I check today, and sure enough Master & Commander is on my downstairs Tivo. Woohoooo! As I have had a week of losing data, first thing I do is go to back it up to DVD. I have the Humax Tivo that has a built-in DVD recorder, I love it – and the only time I have needed their service they were very good (even though they lost my machine for 8 weeks)! I get to the relevant screen and get ‘Due to restriction by the copyright holder, you cannot save this program to DVD’). Turns out I can’t do anything except watch it right there, on that Tivo. I can’t move it to my other Tivo, I can’t use it on Tivo ToGo (watch it on a PC or Mac). Nada. Nothing. I can, of course, fill up my Tivo hard disk with it – if I’m smart enough to remember to mark it as ‘Do Not Delete’.

I don’t blame Tivo, I don’t blame Amazon (though the latter could make it clear upfront how restricted the download is), I blame the content providers. The media (RIAA and MPAA) organizations will carp and carp about how their members are selling fewer and fewer copies of their high priced products. No bloody wonder! I paid exactly the same price as the traditional DVD, yet I can only watch this on a single, fixed, device. I’m just glad I didn’t download it to the bedroom TIvo – having friends over to view it would have been a whole new experience!

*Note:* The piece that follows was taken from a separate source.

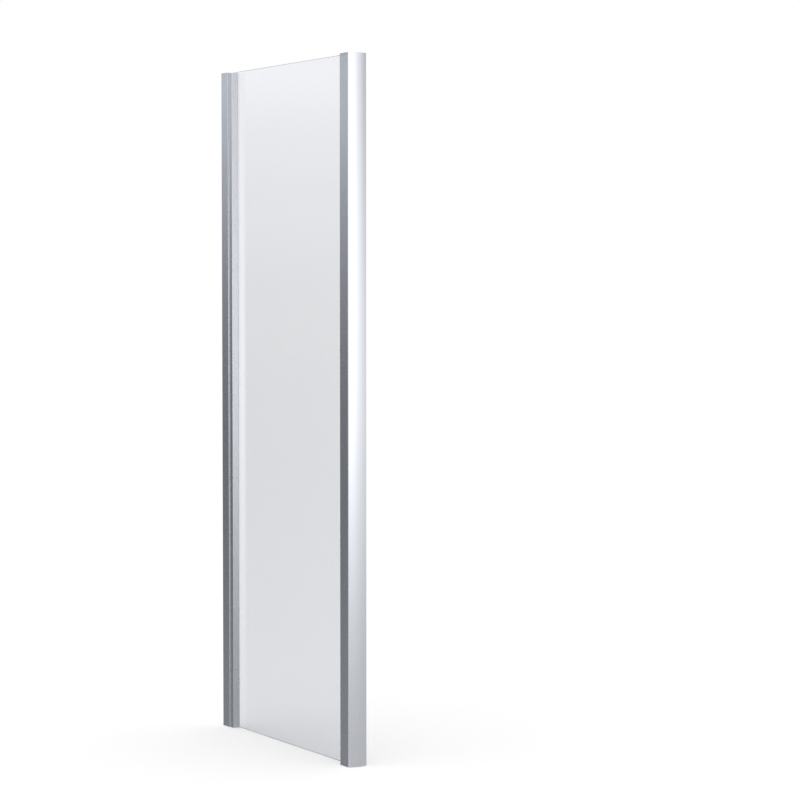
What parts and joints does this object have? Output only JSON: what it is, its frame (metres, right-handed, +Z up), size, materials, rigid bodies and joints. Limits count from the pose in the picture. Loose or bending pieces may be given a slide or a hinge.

But seriously, when will the content owners get real? As someone who has made their living in intellectual property for may years, I support paying for other people’s property. I’m anal about having properly licensed software, music and DVDs. But watch this space, the current content providers will have plenty to moan about soon. The availability of devices that enable ‘the rest of us’ to exercise our creativity will change the balance in where and how we obtain content to amuse our leisure time. HD video cameras are now inexpensive, good tools to edit and mix will be available soon (I’ll declare an interest – I’m co-founder of a Silicon Valley company that is working towards enabling all forms of media creativity). Then the majority of content I watch is unlikely to be from people who want to restrict my watching.

YouTube is just the beginning. Yes, there is a lot of mediocre content! But there are also plenty of adverts and content that I CHOOSE to go watch. Already the majority of my music listening is online (which is easily recordable, should I so chose). My watching habits may be next.

I’ll enjoy the schadenfraude of listening to large media wriggle.